Наш чердак!.. Я просто обязан воздать ему должное, рассказав, какой поддержкой и подмогой оказался он для нас в то трагическое время: благословенное место, сокровищница, смесь супермаркета [39] и барахолки, где мы всегда отыскивали все, в чем нуждались теперь, когда наши электрические машины пришли в бездействие. Именно там мы обнаружили лампы, котел, кофейную мельницу, доски и балки, из которых соорудили помост, и столько других полезнейших вещей, которые, пролежав чуть ли не целый век в пыли и паутине, вновь пошли в дело.
Чердак был огромен, он располагался надо всем домом и делился на две половины — заднюю, с сеновалом и кладовой для фруктов, сухих трав и зерна, и переднюю, гораздо более обширную, служившую свалкой вещей в течение нескольких поколений, начиная с крестьян, поселившихся в этой местности еще во времена конных экипажей и масляных коптилок, и кончая нами, не говоря уж о тетушке Агате, чью бережливость мы неустанно восхваляли с великой благодарностью. Каждый из обитателей шале считал своим долгом стащить на чердак — а не на помойку! — и навалить поверх старых вещей свои собственные, показавшиеся ему на данный момент ненужными. Что это было: смутная признательность, которую чувствовали к предмету, много и честно послужившему людям и как бы хранившему на себе отпечаток своих хозяев? Или, быть может, тайное желание устроить что-то вроде скрытого от глаз музея старинных вещей, скромно уступивших свое место новым, головокружительно непонятным предметам? Или же тут крылась причина более прозаическая, особенно естественная для крестьян, ведущих в горах скудное, уединенное существование и хорошо знающих, что почем. «Мало ли как оно обернется, — быть может, думали они, — со временем все может сгодиться!» Если так, то это были мудрые слова, и мудрость эту мы теперь оценили вполне. Чего тут только не было: конский хомут и ножная швейная машина «Зингер», цинковое корыто и ламповый радиоприемник, коса и велосипедное колесо; я уж не говорю о сваленной в кучу колченогой мебели, сундуках, связках бумаг и всевозможном железном ломе. Внимательный исследователь, вскрывая эти пласты и наслоения, как археолог, без труда мог бы датировать их и соответственно описать занятия, нравы, вкусы и даже, может быть, увлечения бывших владельцев дома.

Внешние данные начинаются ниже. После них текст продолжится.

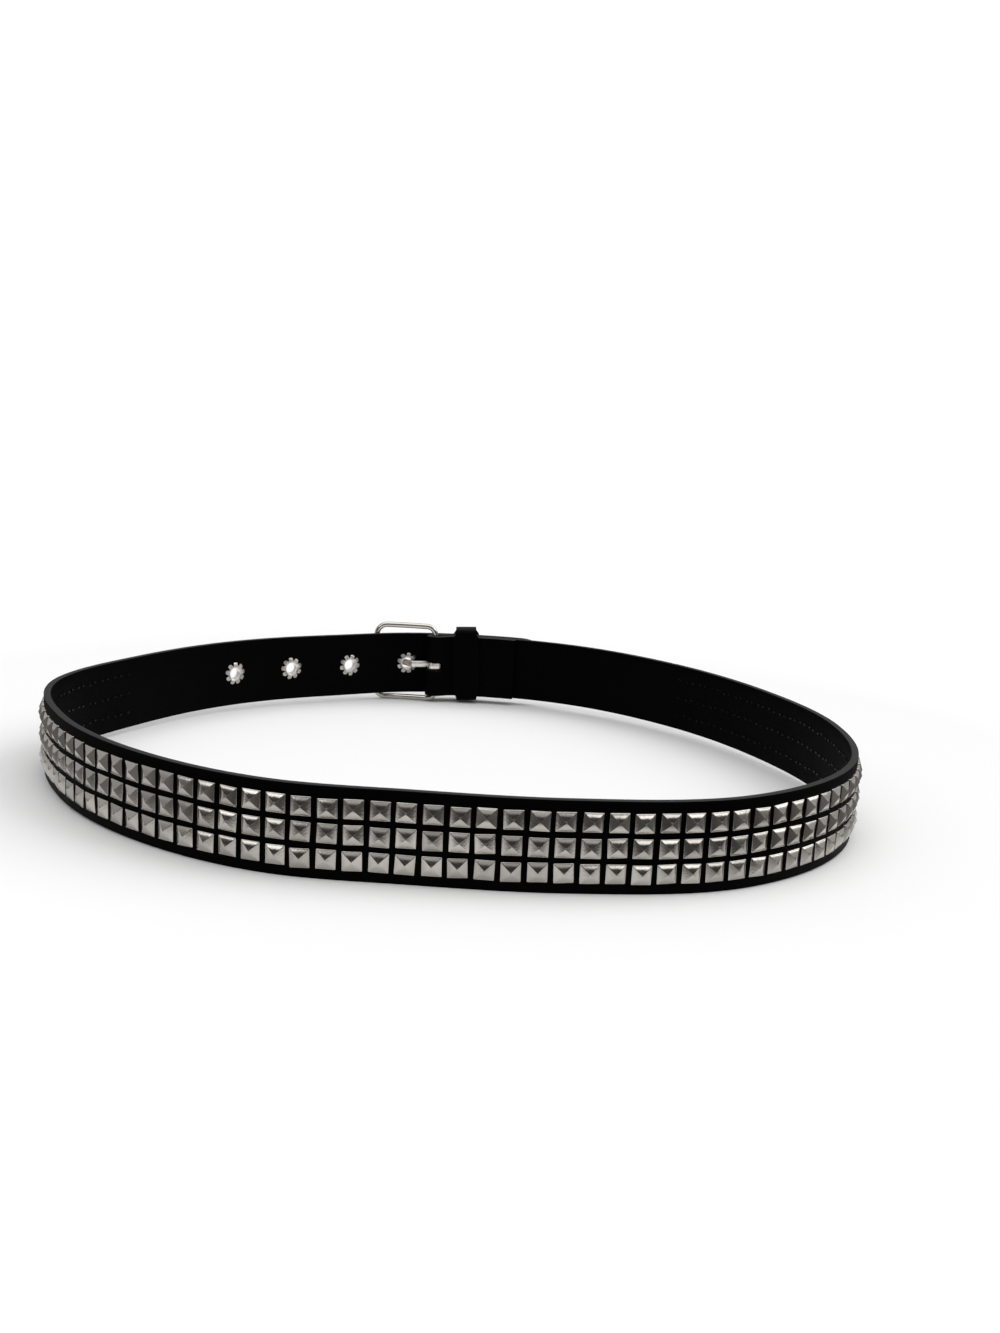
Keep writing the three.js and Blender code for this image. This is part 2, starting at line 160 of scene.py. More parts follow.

До нашей катастрофы отец и мать не часто бывали здесь, особенно Ма, которая терпеть не могла всю эту «свалку» и даже поговаривала о том, не позвать ли старьевщика, чтобы он очистил чердак. Но отец упрямо качал головой, и я чувствовал, что сам размах этого замысла слегка пугает его. Мы с Ноэми тут же начинали умолять родителей: «Не надо, жалко, не трогайте ничего!» Тогда Па уклончиво говорил, что это, в общем-то, не срочно, что надо бы еще подумать, и некоторое время вопрос не обсуждался. Подобная сцена повторялась множество раз без всяких последствий, и скоро Ма, к нашей радости, махнула на чердак рукой.
Сколько же счастливых часов провели мы с Ноэми на этом чердаке!
В хорошую погоду мы, конечно, гуляли по лесу или помогали отцу в саду, но в дождливые дни, покончив с уроками, тут же бросались в наши владения. Стоит мне закрыть глаза, и мне явственно вспоминается крутая лестница с узкими ступеньками, ведущая наверх из конца коридора; я ощущаю под пальцами отполированные бессчетными касаниями перила, Подъем всегда казался немного опасным, как будто нам следовало заслужить это восхождение в рай. Сестра, тогда еще совсем маленькая, взбиралась по лестнице на четвереньках с криком: «Симон, подожди меня!» Я брал ее за руку, и мы осторожно пробирались в полутьме по узкому извилистому проходу между кучами вещей. Я устраивался на ящике возле слухового окошка, где было чуть посветлей, а Ноэми шныряла где-то там, в глубине, приручая своих мышей. Вытащив из пачки старый журнал, я разглядывал фотографии и читал статьи о войнах, о великих открытиях, о первых полетах ракет на Луну. И я думаю, что изучил историю именно здесь, а не в школе; некоторые страницы я перечитывал по стольку раз, что мне начинало казаться, будто я и сам жил в те стародавние времена.
Словом, мы облазили весь чердак и изучили его досконально, Ноэми даже лучше меня. Вот почему, когда снег отрезал нас от внешнего мира, мы стали проводниками отцу и могли без всякого труда разыскать в этом лабиринте ту или иную понадобившуюся вещь.